President Obama's speech on nuclear disarmament fell on the same day that North Korea attempted to launch a purportedly satellite-laden rocket into space. Sunday's launch came despite international warnings urging the contrary. Although the United Nations will no doubt clamp on yet more resolutions in response, President Obama's statement that "Rules must be binding...Violations must be punished. Words must mean something," indicates a desire to strengthen the tired cycle of resolution-violation-resolution. I must say, however, "hope" for this end only takes us so far. North Korea has done little to indicate any subordination of national interests to the stipulations of international law.

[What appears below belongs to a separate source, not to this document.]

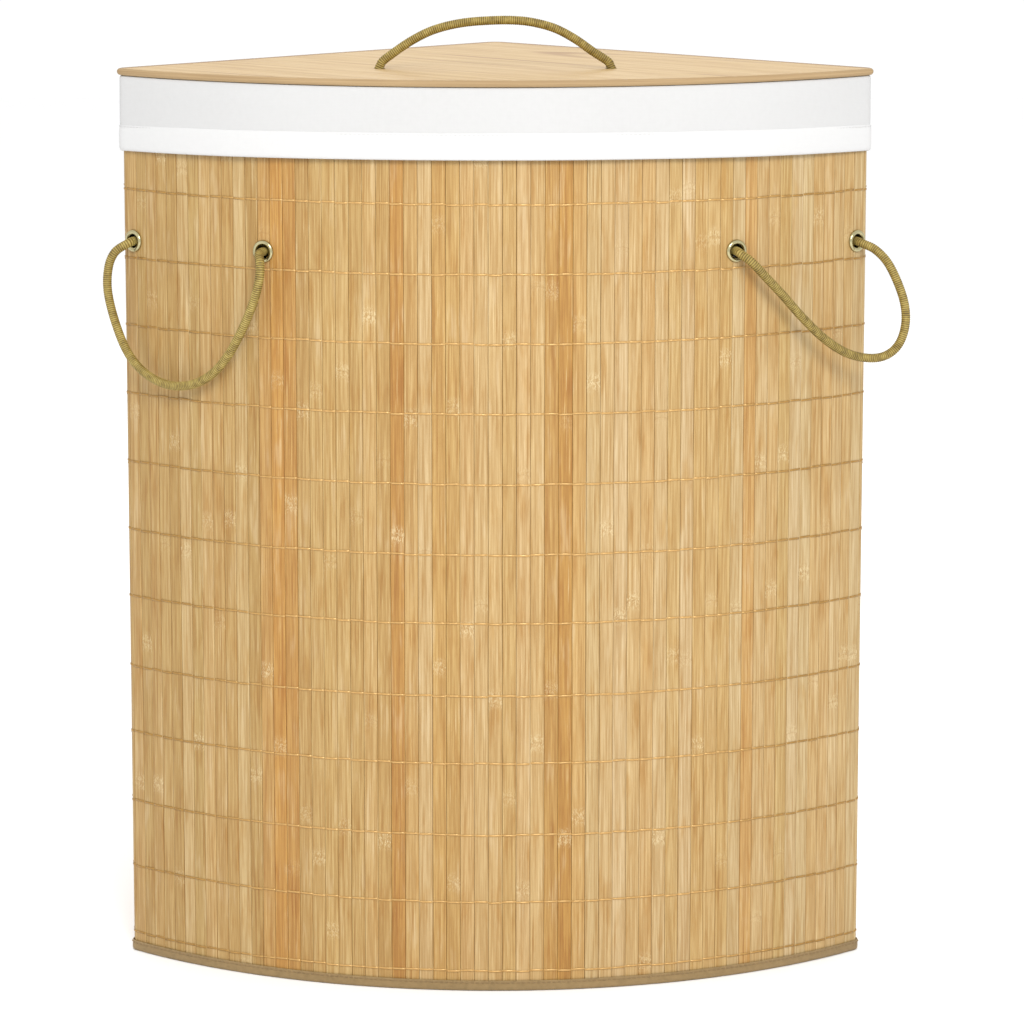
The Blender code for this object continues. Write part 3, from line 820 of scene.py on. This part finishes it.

As I discussed in the last Gathering Storm, what to do about North Korea is just one of many foreign policy questions facing President Obama. Islamic extremism remains a critical challenge lurking ever in the background. But the longevity of its presence in our policy debates does not seem to have negated its ongoing ability to confound and flummox Western leaders. President Obama trying one approach. While in Turkey this week, he gave a speech to the Grand National Assembly in which he said that the United States "is not and never will be at war with Islam." "In fact," he later stated, "our partnership with the Muslim world is critical in rolling back a fringe ideology that people of all faiths reject."

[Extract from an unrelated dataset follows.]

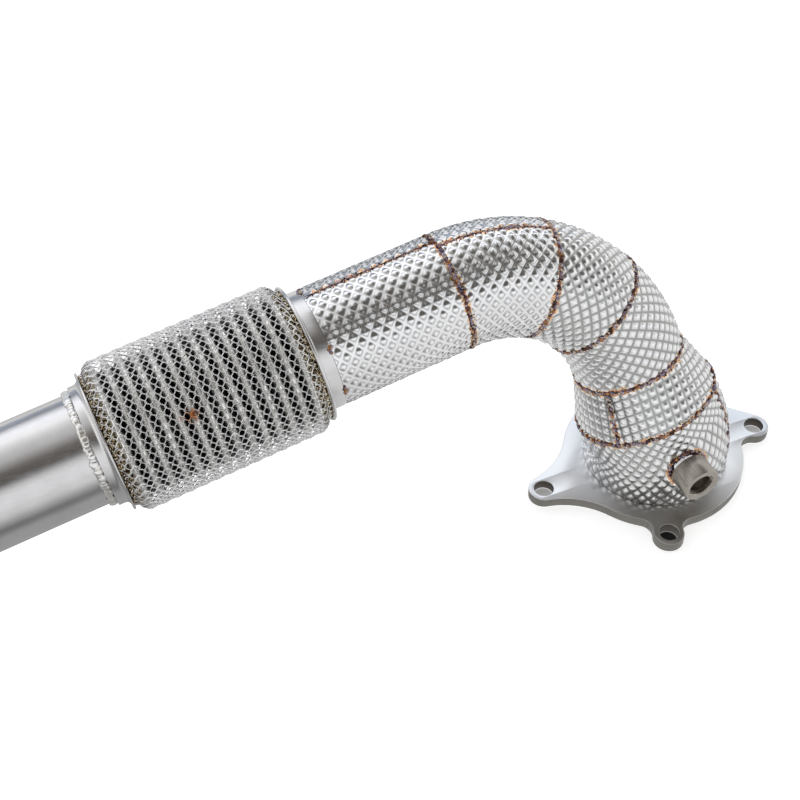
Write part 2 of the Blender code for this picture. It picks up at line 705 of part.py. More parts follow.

While the importance of the President's overture to Turkey (a key ally in Iraq and a helpful mediator in the multilateral negotiations in the Middle East) should not be downplayed, we must also recognize the failure of his statement to consider the very real ideological differences separating the U.S. from many Arab-Muslim societies, most of which are rooted in distinct conceptions of God. National Review's Andrew McCarthy discusses this reality in an excellent piece entitled "Beyond Terrorism," in which he warns that "in rationalizing that the only real problem is terrorism, our government promotes the project behind the violence by embracing Muslim leaders, no matter how radical they are, as long as they are not currently in the act of terrorizing."
As others have articulated more eloquently than I, if there is any hope toward overcoming the challenge of radical Islam, we cannot turn a blind eye to the religious motivations behind it. But, if the President's speech in Turkey is any indication of what is to come, we may well be on our way to doing just that.